Pedro Côrtes
Blog
Pedro Côrtes

Professor titular da Universidade de São Paulo (USP) e um dos mais renomados especialistas em Clima e Meio Ambiente do país.

Guerra, petróleo e clima: o grande pré-teste da COP30

Em meio à volatilidade dos preços e riscos no Oriente Médio, a reunião em Belém será palco de disputas, mas também de possíveis avanços na transição energética

Extracão de petróleo em Loving County, Texas, EUA
Extração de petróleo em Loving County, Texas, EUA  • Angus Mordant/Reuters
Compartilhar matéria

O petróleo tem se mostrado essencial nos últimos cem anos, em que pese os impactos ambientais decorrentes de seu uso. Apesar da diversificação das fontes, como o Mar do Norte, o Pré-Sal brasileiro e o shale gas, o Oriente Médio continua concentrando alguns dos principais fornecedores internacionais, tornando o suprimento mundial de óleo suscetível às questões geopolíticas da região.
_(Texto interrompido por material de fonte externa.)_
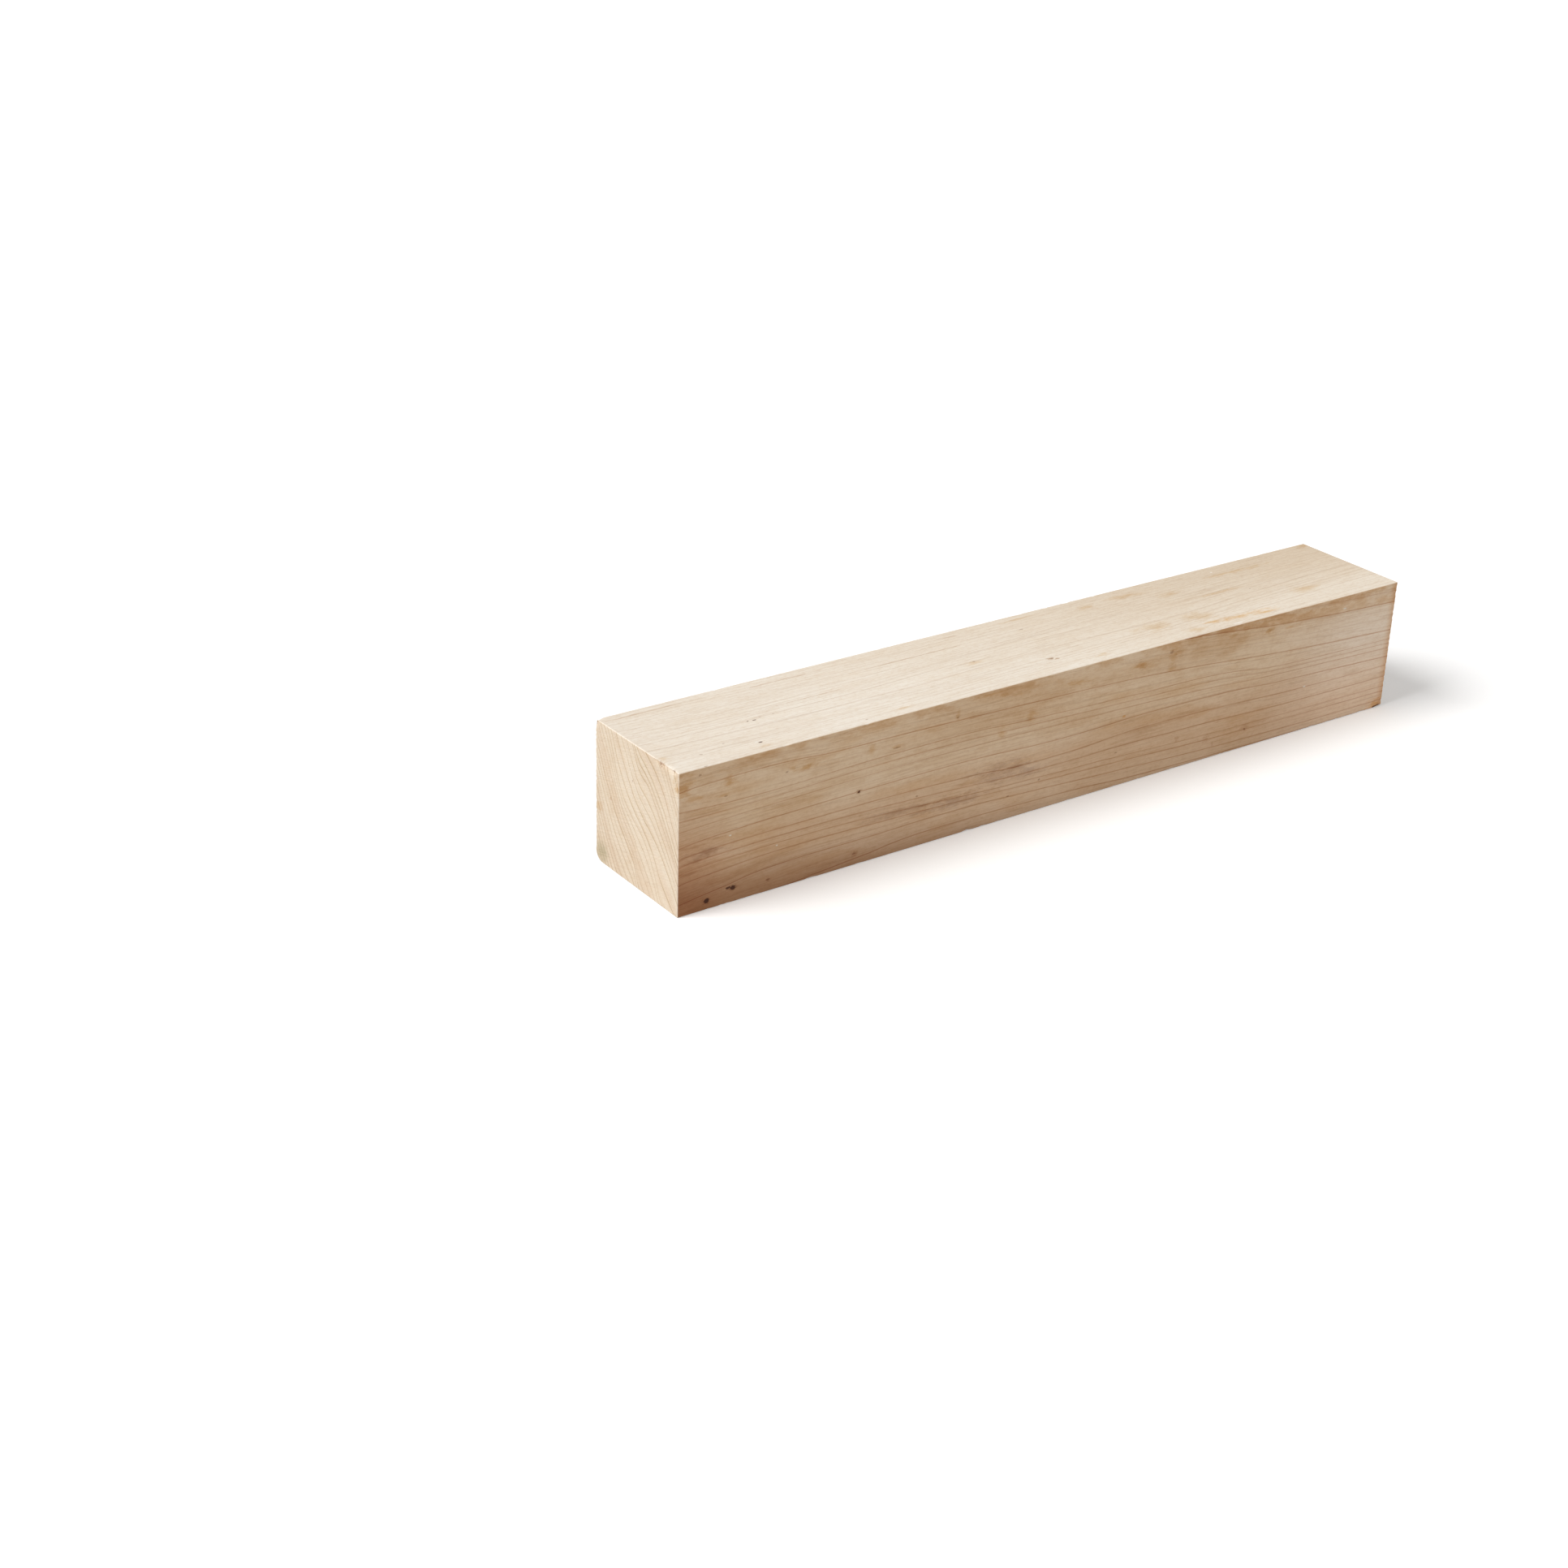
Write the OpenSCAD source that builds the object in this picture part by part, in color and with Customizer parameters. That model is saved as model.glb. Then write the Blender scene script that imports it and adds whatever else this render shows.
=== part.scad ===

Conflitos no Oriente Médio têm gerado altas expressivas no preço do petróleo desde meados do século passado. A Crise de Suez, em 1956, causou prejuízos ao comércio marítimo, mas com impacto limitado. Já o embargo árabe de 1973, durante a Guerra do Yom Kippur, elevou significativamente o preço do barril e desencadeou a primeira grande crise energética global. Isso se repetiria com a Revolução Iraniana e a Guerra Irã-Iraque no fim dos anos 1970, levando a novas elevações do preço do petróleo e agravando a inflação e a recessão mundial.

Nos anos seguintes, episódios como a invasão do Kuwait, em 1990, a Segunda Guerra do Golfo, em 2003, além de outros eventos e confrontos, mantiveram o mercado em alerta, com oscilações expressivas nos preços. A escalada da guerra entre Israel e o Irã, somada ao risco de fechamento do Estreito de Ormuz, elevou o preço do Brent de US$ 61 (01/06) para mais de US$ 77 na última sexta-feira. Com o agravamento da guerra, cotações mais altas são esperadas.

Diante dessa escalada, o governo brasileiro já planeja elevar de 27% para 30% a quantidade de etanol anidro na gasolina, reduzindo a importação do combustível e procurando manter estável os preços praticados no Brasil.

Impactos para a COP30

Com os preços pressionados e as incertezas geopolíticas em alta, cresce a preocupação com a disposição dos países para negociações climáticas substanciais na COP30. Em um cenário de guerras – lembrando que a esperada paz entre Rússia e Ucrânia continua a ser almejada, mas sem sucesso – é de se questionar se os governos teriam disposição para negociar escopos de redução de emissões e metas de financiamento climático.

Contrariamente ao que se possa imaginar, surge a possibilidade de que a transição energética seja acelerada entre os participantes da COP30. É uma oportunidade que se apresenta para a chancelaria brasileira, tendo em vista que o Brasil é o país que lidera a transição energética, tanto para movimentação de veículos quanto para a geração de energia elétrica.

Embora desafiadora, essa pode ser uma janela estratégica para reforçar o papel da transição energética como prioridade geopolítica. Não se trata de um processo simples ou rápido, mas o atual contexto geopolítico oferece uma oportunidade única para acelerar a transição.

A alternativa, ainda que parcial, encontrada pelo Brasil, pode ser uma sinalização do caminho a ser trilhado por outros países. O etanol, sujeito a variações sazonais geralmente previsíveis, permanece imune a choques geopolíticos. A tecnologia flex garante sua aplicação em qualquer proporção na mistura com a gasolina. O biodiesel segue caminho similar, embora haja restrições tecnológicas que dificultam uma ampliação substancial de seu uso.

Além dos biocombustíveis, há opções de veículos elétricos que podem utilizar fontes renováveis como a energia solar, solar ou biomassa. Mesmo considerando uma transição mais avançada, o Brasil já se destaca em pesquisas para a produção de hidrogênio verde a partir do etanol.

Na COP30, o Brasil terá a chance não somente de exibir seus avanços, mas de liderar, com legitimidade, o debate internacional por soluções climáticas mais ambiciosas — mesmo diante de um cenário global marcado por conflitos e incertezas. A chancelaria brasileira pode encontrar aí uma chance concreta de projetar internacionalmente o protagonismo do Brasil na transição energética.